L'UNSCOP, un comitato improvvisato e ignorante della storia locale, si schierò senza esitazione con il sionismo. Invece di riconoscere i diritti della maggioranza, decise di compensare gli ebrei per i crimini nazisti in Europa a spese dei palestinesi. Un'ingiustizia doppia: alle vittime dell'Olocausto veniva data una "soluzione" coloniale, e i palestinesi diventavano le nuove vittime.

L'idea di dividere la Palestina in due stati, inizialmente una proposta britannica, divenne dal 1937 il cardine della politica sionista. Di fronte al rifiuto di entrambe le parti per soluzioni alternative come uno stato binazionale o un sistema cantonale, la Gran Bretagna, nel febbraio 1947, si arrese e passò la questione alle neonate Nazioni Unite.

Il compito fu affidato a un comitato speciale, l'UNSCOP, privo di esperienza e di una profonda conoscenza della storia palestinese. Pur avendo brevemente considerato l'ipotesi di un unico stato democratico, l'UNSCOP finì per raccomandare la spartizione in due entità tenute insieme da un'unione economica, con Gerusalemme sotto controllo internazionale. Questo piano confluì nella Risoluzione 181 dell'Assemblea Generale ONU, approvata il 29 novembre 1947.


La voce palestinese silenziata

I palestinesi e la Lega Araba respinsero la spartizione, denunciandola come un furto legalizzato. Ma la loro posizione fu ignorata. Gli emissari sionisti, al contrario, riuscirono a imporre le proprie richieste: arrivarono a reclamare l'80% della terra e ottennero comunque il 56%. L'ONU non negoziò, non ascoltò, non rispettò la popolazione autoctona: semplicemente eseguì il progetto coloniale.

La risoluzione dell'ONU ignorò deliberatamente la composizione demografica ed etnica del territorio. Se avesse concesso agli ebrei uno stato proporzionale alla terra che effettivamente possedevano, questi avrebbe coperto appena il 10% della Palestina. Invece, accettando le rivendicazioni nazionaliste sioniste e volendo in qualche modo risarcire gli ebrei per l'Olocausto, l'ONU assegnò al movimento sionista oltre il 56% del territorio.

Questa decisione violò i diritti fondamentali della maggioranza palestinese e calpestò gli interessi del mondo arabo, in un momento di fervente lotta anticoloniale. La leadership palestinese e la Lega Araba, che si erano opposte alla spartizione fin dal 1918, boicottarono i negoziati. Il movimento sionista, al contrario, colse l'opportunità di instaurare un dialogo bilaterale con l'ONU, un modus operandi che si ripeterà nella storia dei successivi negoziati di pace, spesso escludendo la controparte palestinese.

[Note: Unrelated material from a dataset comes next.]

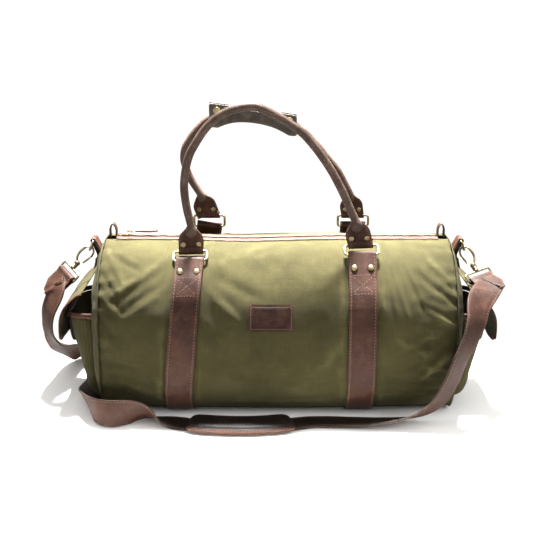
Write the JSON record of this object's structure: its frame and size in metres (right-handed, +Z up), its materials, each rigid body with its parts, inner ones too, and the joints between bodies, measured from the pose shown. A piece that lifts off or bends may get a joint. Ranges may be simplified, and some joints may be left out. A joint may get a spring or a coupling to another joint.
{
  "type": "duffel bag",
  "caption": "Soft barrel-shaped duffel bag in olive canvas with leather straps, rolled handles, zip top, end pockets and a clip-on shoulder strap.",
  "frame": {"origin": "middle of the bag's footprint, on the floor", "axes": "+X along the bag to the viewer's right, +Y to the rear handle, +Z up"},
  "size_m": [0.6558, 0.3146, 0.4249],
  "materials": {
    "canvas": "matte",
    "leather": "satin",
    "handle_leather": "satin",
    "brass": "satin",
    "lining": "matte",
    "board": "matte",
    "zip": "matte"
  },
  "bodies": {
    "bag": {"base_board": "board", "base_panel": "canvas", "body_strap_left": "leather", "body_strap_right": "leather", "d_ring_tab_left": "leather", "d_ring_tab_right": "leather", "end_panel_left": "canvas", "end_panel_right": "canvas", "end_pocket_left": "canvas", "end_pocket_right": "canvas", "front_panel": "canvas", "front_patch": "leather", "lining": "lining", "pocket_binding_left": "leather", "pocket_binding_right": "leather", "rear_panel": "canvas", "rivet_front_left_1": "brass", "rivet_front_left_2": "brass", "rivet_front_right_1": "brass", "rivet_front_right_2": "brass", "rivet_rear_left_1": "brass", "rivet_rear_left_2": "brass", "rivet_rear_right_1": "brass", "rivet_rear_right_2": "brass", "shoulder_pad": "leather", "shoulder_strap_left": "leather", "shoulder_strap_right": "leather", "strap_eye_left": "brass", "strap_eye_right": "brass", "zip_chain": "zip", "zip_facing_front": "leather", "zip_facing_rear": "leather", "zip_tab_left": "leather", "zip_tab_right": "leather", "zip_tape_front": "zip", "zip_tape_rear": "zip"},
    "front_rings": {"front_ring_left": "brass", "front_ring_right": "brass"},
    "front_handle": {"front_handle": "handle_leather", "front_handle_end_left": "leather", "front_handle_end_right": "leather"},
    "rear_rings": {"rear_ring_left": "brass", "rear_ring_right": "brass"},
    "rear_handle": {"rear_handle": "handle_leather", "rear_handle_end_left": "leather", "rear_handle_end_right": "leather", "grip_wrap": "leather"},
    "wrap_flap": {"grip_wrap_flap": "leather"},
    "slider": {"zip_slider": "brass"},
    "puller": {"zip_puller": "leather"},
    "d_ring_left": {"d_ring_left": "brass"},
    "hook_left": {"snap_hook_left": "brass"},
    "gate_left": {"hook_gate_left": "brass"},
    "flap_left": {"pocket_flap_left": "canvas", "flap_tongue_left": "leather"},
    "d_ring_right": {"d_ring_right": "brass"},
    "hook_right": {"snap_hook_right": "brass"},
    "gate_right": {"hook_gate_right": "brass"},
    "flap_right": {"pocket_flap_right": "canvas", "flap_tongue_right": "leather"}
  },
  "joints": [
    {"name": "front_ring_tilt", "type": "hinge", "parent": "bag", "child": "front_rings", "pos_m": [-0.00225, -0.078, 0.21935], "axis": [0.9994, 0, 0.0358], "range_deg": [0, 45]},
    {"name": "front_handle_swing", "type": "hinge", "parent": "front_rings", "child": "front_handle", "pos_m": [-0.00256, -0.064, 0.22808], "axis": [0.9994, 0, 0.0358], "range_deg": [-15, 65]},
    {"name": "rear_ring_tilt", "type": "hinge", "parent": "bag", "child": "rear_rings", "pos_m": [0.007, 0.08, 0.227], "axis": [1, 0, 0], "range_deg": [-45, 25]},
    {"name": "rear_handle_swing", "type": "hinge", "parent": "rear_rings", "child": "rear_handle", "pos_m": [0.007, 0.07914, 0.24348], "axis": [1, 0, 0], "range_deg": [-65, 15]},
    {"name": "wrap_flap_open", "type": "hinge", "parent": "rear_handle", "child": "wrap_flap", "pos_m": [-0.0345, 0.06954, 0.369], "axis": [0.994, 0, -0.1096], "range_deg": [0, 120]},
    {"name": "zip_travel", "type": "slide", "parent": "bag", "child": "slider", "axis": [1, 0, 0], "range_m": [0, 0.38]},
    {"name": "puller_swing", "type": "hinge", "parent": "slider", "child": "puller", "pos_m": [-0.2085, 0, 0.2388], "axis": [0, -1, 0], "range_deg": [0, 150]},
    {"name": "d_ring_swing_left", "type": "hinge", "parent": "bag", "child": "d_ring_left", "pos_m": [-0.259, 0, 0.2255], "axis": [0, 1, 0], "range_deg": [-2, 2]},
    {"name": "hook_swivel_left", "type": "hinge", "parent": "bag", "child": "hook_left", "pos_m": [-0.28771, -0.00788, 0.18859], "axis": [0.6827, 0.2469, 0.6877], "range_deg": [-12, 12]},
    {"name": "gate_open_left", "type": "hinge", "parent": "hook_left", "child": "gate_left", "pos_m": [-0.27706, -0.00536, 0.19194], "axis": [0.1739, -0.969, 0.1752], "range_deg": [0, 25], "stiffness_Nm_per_rad": 0.02, "springref_deg": -11.46},
    {"name": "pocket_flap_lift_left", "type": "hinge", "parent": "bag", "child": "flap_left", "pos_m": [-0.266, 0, 0.1668], "axis": [0, 1, 0], "range_deg": [0, 9]},
    {"name": "d_ring_swing_right", "type": "hinge", "parent": "bag", "child": "d_ring_right", "pos_m": [0.259, 0, 0.2255], "axis": [0, 1, 0], "range_deg": [-2, 2]},
    {"name": "hook_swivel_right", "type": "hinge", "parent": "bag", "child": "hook_right", "pos_m": [0.27957, -0.01688, 0.18715], "axis": [-0.4275, 0.5293, 0.7329], "range_deg": [-12, 12]},
    {"name": "gate_open_right", "type": "hinge", "parent": "hook_right", "child": "gate_right", "pos_m": [0.27072, -0.01149, 0.192], "axis": [0.2667, 0.8484, -0.4572], "range_deg": [0, 25], "stiffness_Nm_per_rad": 0.02, "springref_deg": -11.46},
    {"name": "pocket_flap_lift_right", "type": "hinge", "parent": "bag", "child": "flap_right", "pos_m": [0.266, 0, 0.1668], "axis": [0, -1, 0], "range_deg": [0, 5]}
  ]
}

L'annuncio della partizione non calmò le acque, ma fece esplodere le tensioni latenti. La vita normale cessò e un senso di cupo presagio si diffuse in tutto il paese. Il caos che ne seguì segnò l'inizio della prima guerra arabo-israeliana e, soprattutto, diede il via alla Nakba, la catastrofe palestinese: la pulizia etnica sistematica della popolazione nativa dalla terra che le era stata assegnata dal mandato internazionale e sulla quale viveva da secoli.


La catastrofe annunciata

La spartizione non portò la pace, come i suoi promotori dichiaravano. Portò guerra, sangue e distruzione. Dal novembre 1947, la Palestina precipitò nel caos, e la macchina della pulizia etnica si mise in moto. Villaggi interi furono rasi al suolo, centinaia di migliaia di palestinesi cacciati, e sulle rovine della loro società nacque lo Stato di Israele.

La risoluzione del 1947 non fu quindi una soluzione, ma l'inizio di una tragedia che continua a risuonare ancora oggi, dimostrando come l'imposizione di confini calati dall'alto, senza il consenso della popolazione indigena, sia destinata a generare instabilità e sofferenza durature.

Quella decisione dell'ONU non fu solo un errore politico. Fu un crimine storico, l'inizio della Nakba, la catastrofe palestinese che ancora oggi continua. La spartizione del 1947 dimostra che quando la comunità internazionale decide di sacrificare un popolo sull'altare degli interessi coloniali, il risultato non è la pace, ma la violenza permanente.